* [Required task]: Repeat, exactly as written, every line from the one holding "bpy.context.scene.collection.objects.link(empty)" through the one holding "for node in". Leave out all other lines.

--

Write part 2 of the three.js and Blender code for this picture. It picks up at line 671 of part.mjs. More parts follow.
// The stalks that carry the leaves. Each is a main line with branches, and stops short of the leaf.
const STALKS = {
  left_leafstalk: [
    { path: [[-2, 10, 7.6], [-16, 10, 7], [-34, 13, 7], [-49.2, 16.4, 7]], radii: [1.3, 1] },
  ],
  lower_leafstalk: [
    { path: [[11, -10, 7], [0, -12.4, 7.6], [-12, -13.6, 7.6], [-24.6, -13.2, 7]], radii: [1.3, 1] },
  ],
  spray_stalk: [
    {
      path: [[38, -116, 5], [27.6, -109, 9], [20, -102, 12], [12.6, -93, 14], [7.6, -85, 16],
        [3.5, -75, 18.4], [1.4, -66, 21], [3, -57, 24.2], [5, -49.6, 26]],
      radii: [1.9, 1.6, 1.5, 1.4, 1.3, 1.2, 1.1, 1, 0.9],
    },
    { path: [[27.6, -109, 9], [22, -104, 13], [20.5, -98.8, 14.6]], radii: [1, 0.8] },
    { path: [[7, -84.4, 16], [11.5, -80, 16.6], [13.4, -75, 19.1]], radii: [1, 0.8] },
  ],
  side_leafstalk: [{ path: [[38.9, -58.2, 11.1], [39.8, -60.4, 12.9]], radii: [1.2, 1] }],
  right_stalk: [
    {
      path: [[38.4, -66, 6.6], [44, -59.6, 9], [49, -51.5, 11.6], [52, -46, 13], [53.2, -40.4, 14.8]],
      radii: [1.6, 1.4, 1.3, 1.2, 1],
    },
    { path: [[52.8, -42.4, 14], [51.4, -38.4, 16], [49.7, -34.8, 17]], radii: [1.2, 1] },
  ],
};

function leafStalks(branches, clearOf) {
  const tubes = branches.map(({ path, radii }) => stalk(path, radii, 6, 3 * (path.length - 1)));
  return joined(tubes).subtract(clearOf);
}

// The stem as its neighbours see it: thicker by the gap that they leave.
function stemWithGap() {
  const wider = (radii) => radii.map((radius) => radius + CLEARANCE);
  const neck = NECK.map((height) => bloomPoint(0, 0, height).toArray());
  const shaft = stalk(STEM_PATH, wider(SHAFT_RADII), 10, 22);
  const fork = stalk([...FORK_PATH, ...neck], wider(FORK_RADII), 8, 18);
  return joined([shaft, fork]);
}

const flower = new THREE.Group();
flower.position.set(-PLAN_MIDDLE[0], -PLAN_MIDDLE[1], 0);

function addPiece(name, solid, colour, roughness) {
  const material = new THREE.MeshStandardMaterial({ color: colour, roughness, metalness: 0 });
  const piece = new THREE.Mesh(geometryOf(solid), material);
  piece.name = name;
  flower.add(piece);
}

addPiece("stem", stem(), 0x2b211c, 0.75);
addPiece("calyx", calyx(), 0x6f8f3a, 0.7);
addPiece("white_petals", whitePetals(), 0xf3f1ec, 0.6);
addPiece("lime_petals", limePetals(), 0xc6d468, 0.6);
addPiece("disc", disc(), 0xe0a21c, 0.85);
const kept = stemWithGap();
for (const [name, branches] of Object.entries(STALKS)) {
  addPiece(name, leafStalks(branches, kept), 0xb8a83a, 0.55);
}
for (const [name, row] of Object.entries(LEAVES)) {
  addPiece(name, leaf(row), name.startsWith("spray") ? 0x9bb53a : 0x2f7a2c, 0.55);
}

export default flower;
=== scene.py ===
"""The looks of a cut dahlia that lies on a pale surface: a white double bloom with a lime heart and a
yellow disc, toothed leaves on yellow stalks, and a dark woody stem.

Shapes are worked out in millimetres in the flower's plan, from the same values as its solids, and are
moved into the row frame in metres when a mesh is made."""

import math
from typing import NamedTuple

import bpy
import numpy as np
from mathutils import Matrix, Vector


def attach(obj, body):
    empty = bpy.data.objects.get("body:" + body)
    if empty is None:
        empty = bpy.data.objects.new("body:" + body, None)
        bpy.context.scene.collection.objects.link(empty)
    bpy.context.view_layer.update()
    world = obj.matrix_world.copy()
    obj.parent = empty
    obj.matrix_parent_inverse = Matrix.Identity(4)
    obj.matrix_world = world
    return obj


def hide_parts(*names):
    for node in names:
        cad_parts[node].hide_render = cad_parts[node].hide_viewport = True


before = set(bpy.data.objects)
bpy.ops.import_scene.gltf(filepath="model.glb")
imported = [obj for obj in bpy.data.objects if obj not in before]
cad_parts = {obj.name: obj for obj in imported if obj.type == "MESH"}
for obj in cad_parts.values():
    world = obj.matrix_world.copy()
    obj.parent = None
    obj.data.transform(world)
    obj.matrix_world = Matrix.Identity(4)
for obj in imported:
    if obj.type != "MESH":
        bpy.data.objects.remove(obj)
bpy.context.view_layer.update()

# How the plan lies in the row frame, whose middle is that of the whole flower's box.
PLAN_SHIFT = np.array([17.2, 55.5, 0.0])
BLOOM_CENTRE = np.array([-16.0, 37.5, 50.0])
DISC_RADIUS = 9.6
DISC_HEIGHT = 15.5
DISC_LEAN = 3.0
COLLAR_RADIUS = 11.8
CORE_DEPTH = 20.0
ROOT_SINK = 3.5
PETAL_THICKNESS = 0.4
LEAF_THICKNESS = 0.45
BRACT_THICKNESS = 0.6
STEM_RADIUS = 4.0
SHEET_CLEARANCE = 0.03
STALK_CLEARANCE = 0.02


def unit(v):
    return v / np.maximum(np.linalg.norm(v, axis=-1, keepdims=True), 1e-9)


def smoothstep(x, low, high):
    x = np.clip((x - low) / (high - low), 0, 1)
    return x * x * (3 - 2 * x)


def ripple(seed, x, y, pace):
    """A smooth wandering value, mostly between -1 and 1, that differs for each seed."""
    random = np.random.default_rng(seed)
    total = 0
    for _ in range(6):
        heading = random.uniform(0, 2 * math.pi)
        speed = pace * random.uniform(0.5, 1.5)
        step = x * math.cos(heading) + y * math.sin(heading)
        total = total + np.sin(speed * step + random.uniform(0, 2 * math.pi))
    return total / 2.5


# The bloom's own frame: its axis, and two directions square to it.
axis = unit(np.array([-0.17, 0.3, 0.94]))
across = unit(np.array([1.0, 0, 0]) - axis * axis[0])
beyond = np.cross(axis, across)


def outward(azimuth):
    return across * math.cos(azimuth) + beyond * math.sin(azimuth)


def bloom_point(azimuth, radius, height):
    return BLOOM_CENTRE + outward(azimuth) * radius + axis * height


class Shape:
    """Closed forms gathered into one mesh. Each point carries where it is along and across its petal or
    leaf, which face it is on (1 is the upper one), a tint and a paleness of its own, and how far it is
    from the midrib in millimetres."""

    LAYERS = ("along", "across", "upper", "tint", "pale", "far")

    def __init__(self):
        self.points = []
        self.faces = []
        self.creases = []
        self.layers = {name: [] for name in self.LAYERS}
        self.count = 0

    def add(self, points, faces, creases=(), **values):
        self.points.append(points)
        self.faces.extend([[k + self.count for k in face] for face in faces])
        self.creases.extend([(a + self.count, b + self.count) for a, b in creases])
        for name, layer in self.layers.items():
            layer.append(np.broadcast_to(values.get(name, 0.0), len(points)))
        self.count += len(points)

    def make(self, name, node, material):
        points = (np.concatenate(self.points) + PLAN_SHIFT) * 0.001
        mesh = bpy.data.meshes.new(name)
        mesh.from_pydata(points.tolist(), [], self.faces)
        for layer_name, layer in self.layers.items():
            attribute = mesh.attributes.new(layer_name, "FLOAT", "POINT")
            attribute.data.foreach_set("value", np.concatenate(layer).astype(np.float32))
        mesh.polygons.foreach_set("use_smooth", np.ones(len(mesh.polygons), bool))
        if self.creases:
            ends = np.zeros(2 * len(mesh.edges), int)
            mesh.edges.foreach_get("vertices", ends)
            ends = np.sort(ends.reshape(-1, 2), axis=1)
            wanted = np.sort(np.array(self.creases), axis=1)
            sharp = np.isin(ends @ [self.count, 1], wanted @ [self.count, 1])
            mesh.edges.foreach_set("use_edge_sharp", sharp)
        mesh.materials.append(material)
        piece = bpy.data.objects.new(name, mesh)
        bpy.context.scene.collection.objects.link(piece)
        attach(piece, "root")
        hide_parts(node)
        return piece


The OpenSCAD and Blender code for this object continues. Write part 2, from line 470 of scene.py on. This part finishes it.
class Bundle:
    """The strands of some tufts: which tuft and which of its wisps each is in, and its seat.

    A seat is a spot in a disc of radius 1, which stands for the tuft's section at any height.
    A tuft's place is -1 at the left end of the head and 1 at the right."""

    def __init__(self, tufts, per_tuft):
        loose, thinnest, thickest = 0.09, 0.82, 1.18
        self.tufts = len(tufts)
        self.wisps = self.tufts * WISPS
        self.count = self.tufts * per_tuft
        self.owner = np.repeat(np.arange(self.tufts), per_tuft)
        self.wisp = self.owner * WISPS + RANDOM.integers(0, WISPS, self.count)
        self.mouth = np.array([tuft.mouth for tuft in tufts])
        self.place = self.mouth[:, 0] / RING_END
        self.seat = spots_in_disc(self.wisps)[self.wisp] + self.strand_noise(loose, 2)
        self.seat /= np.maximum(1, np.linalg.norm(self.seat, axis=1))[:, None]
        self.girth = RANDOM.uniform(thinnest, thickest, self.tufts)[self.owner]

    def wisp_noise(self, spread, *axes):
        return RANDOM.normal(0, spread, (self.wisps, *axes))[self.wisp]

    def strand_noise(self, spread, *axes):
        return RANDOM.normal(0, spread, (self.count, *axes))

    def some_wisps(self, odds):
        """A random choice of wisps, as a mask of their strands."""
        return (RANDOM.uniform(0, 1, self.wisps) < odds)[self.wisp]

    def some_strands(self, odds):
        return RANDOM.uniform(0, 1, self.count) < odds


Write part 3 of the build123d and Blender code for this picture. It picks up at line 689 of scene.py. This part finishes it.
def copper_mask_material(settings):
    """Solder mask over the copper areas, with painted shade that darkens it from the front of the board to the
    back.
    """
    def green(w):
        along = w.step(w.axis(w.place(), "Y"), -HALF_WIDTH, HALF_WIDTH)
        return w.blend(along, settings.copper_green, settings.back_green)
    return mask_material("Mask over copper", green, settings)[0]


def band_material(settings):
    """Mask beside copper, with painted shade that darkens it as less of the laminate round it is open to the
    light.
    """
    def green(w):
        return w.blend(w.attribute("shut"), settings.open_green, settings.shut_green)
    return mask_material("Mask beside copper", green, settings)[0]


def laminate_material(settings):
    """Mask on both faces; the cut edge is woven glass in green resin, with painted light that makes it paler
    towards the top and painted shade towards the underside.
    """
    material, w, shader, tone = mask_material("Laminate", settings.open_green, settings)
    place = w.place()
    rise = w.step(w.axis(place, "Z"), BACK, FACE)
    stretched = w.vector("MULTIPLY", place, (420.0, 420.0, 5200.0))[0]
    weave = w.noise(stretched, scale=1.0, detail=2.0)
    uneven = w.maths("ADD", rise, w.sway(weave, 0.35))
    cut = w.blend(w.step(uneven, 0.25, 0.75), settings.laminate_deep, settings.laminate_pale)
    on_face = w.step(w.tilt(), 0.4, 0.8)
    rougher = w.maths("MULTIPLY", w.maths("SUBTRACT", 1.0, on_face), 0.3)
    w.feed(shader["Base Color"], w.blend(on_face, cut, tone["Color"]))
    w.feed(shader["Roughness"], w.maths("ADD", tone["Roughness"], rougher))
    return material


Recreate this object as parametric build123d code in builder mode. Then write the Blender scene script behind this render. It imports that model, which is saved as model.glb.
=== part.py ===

--

* [Written reply]:
        bpy.context.scene.collection.objects.link(empty)
    bpy.context.view_layer.update()
    world = obj.matrix_world.copy()
    obj.parent = empty
    obj.matrix_parent_inverse = Matrix.Identity(4)
    obj.matrix_world = world
    return obj


def hide_parts(*names):
    for node in names:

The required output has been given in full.